Am I Vietnamese-American? Do I have first-hand experience of that culture and can I speak to that particular culture’s immigrant experience authoritatively? Absolutely not. But when I said that I felt Hoang got that immigrant stuff right (she did a stellar job with that in THE BRIDE TEST too IMO) I was basing it on the many commonalities that I and several of my immigrant acquaintances have observed.
A good friend (white, Protestant and American) once said to me, “Your mom is like a sitcom mom except it isn’t funny.” I wasn’t offended because it’s true. In my mom’s case the Jewish mother stereotype and the reality match up; sometimes overlaps happen. So I didn’t read Jayne’s comment as a criticism of an inauthenticity in Hoang’s portrayal, not at all.

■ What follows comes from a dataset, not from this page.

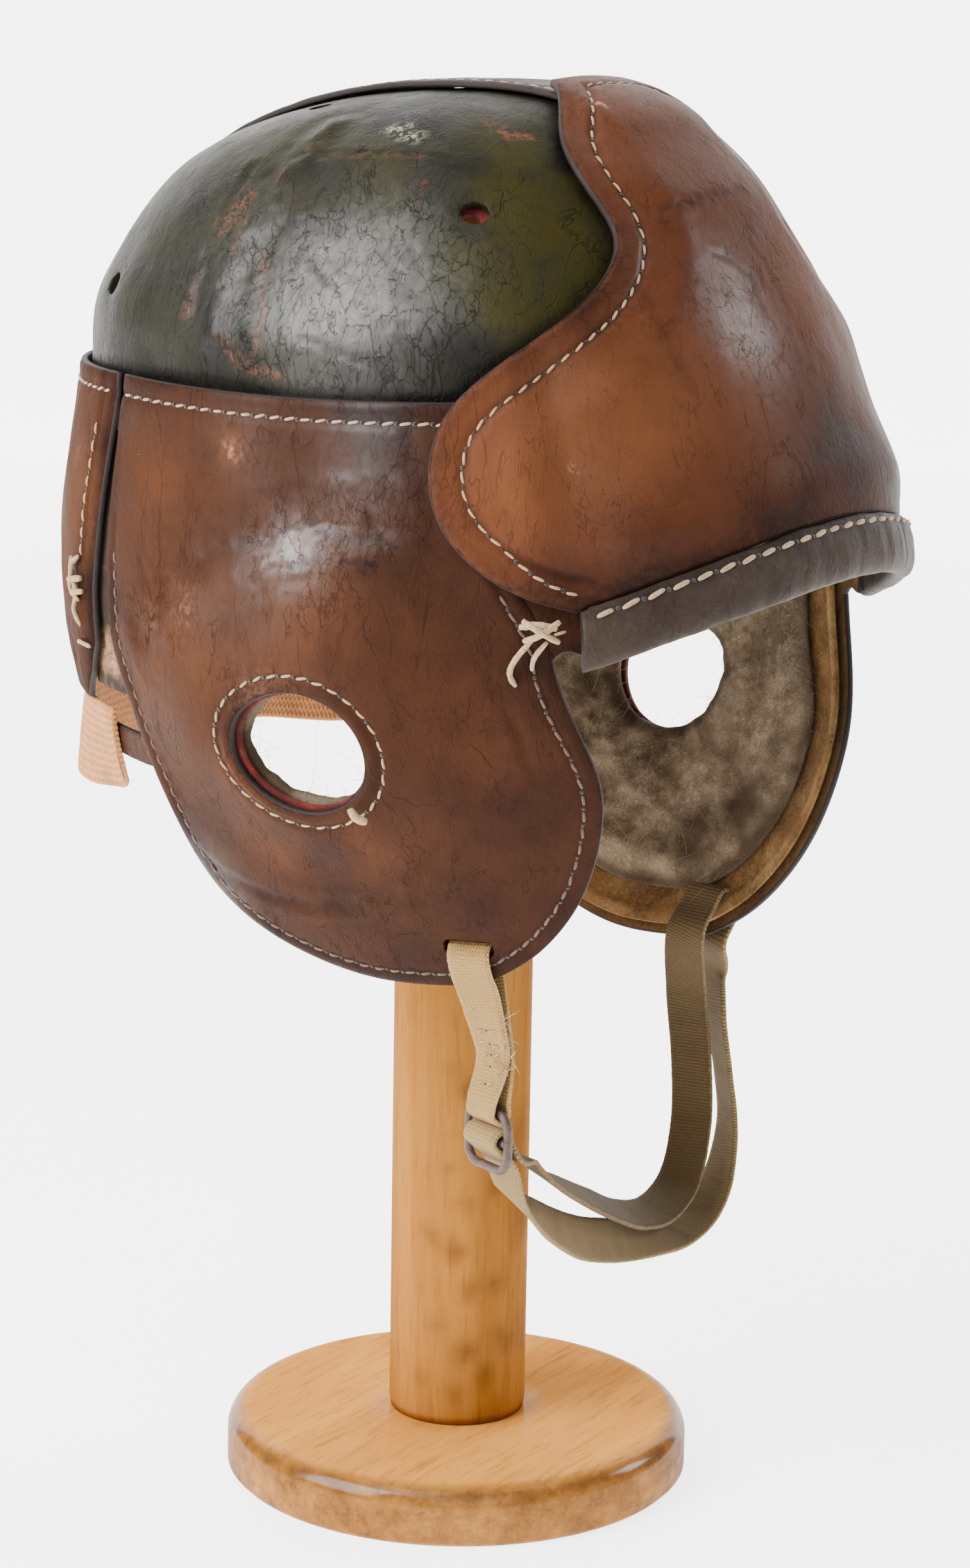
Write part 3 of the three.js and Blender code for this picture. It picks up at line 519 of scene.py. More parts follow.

When joint reviews are written, neither reviewer knows what the other is going to say, so we can’t predict what comments will be juxtaposed with what others, and then we also have to take into account the conversational flow and keeping the review from getting too choppy. So we work within constraints and sometimes the results of that can be unfortunate. I’ll try to take that into account in the future.